> _OBJECTIVE_: Begin with the line that contains "Write the Blender Python" and end with the line that contains "and showing goods.": copy that span of lines exactly, and nothing outside it.

> _TASK INPUTS_:
^^^^

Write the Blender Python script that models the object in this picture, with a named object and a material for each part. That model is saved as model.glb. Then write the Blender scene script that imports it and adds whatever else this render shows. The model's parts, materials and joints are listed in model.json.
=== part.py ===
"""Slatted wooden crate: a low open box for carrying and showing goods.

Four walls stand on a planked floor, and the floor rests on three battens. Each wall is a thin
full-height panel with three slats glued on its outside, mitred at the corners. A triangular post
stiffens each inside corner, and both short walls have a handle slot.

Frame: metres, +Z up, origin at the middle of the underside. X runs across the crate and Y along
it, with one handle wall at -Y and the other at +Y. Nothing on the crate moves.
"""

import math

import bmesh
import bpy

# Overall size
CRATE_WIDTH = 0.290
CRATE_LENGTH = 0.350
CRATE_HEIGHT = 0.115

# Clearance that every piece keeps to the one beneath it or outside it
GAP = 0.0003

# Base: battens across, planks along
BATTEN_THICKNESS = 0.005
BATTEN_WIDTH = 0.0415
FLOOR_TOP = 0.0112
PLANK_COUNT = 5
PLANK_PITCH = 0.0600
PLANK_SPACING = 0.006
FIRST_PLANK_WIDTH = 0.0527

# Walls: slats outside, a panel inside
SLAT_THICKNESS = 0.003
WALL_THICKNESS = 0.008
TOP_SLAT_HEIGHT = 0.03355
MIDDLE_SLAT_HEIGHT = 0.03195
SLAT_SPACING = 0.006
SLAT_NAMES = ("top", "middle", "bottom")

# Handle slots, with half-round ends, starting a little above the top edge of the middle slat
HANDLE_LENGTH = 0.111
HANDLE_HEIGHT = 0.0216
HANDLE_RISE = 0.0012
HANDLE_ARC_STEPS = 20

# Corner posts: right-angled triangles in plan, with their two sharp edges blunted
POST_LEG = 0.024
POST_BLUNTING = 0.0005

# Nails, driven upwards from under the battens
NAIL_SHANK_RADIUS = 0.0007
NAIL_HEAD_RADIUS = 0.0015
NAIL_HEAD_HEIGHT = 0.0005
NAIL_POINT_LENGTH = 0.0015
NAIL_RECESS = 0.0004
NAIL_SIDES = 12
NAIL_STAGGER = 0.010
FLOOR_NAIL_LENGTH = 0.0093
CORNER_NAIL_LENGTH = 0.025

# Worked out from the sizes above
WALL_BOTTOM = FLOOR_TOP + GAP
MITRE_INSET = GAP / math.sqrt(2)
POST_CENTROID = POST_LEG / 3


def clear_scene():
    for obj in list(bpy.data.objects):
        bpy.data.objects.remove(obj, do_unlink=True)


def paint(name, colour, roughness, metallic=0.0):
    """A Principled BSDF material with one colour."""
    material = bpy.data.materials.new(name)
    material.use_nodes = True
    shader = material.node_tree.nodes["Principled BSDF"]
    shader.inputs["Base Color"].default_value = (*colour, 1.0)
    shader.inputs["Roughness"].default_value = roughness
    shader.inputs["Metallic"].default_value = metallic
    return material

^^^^

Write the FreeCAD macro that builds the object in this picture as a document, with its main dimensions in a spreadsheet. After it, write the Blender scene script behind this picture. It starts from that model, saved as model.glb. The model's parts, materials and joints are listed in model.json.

^^^^

> _FINAL RESULT_:
Write the Blender Python script that models the object in this picture, with a named object and a material for each part. That model is saved as model.glb. Then write the Blender scene script that imports it and adds whatever else this render shows. The model's parts, materials and joints are listed in model.json.
=== part.py ===
"""Slatted wooden crate: a low open box for carrying and showing goods.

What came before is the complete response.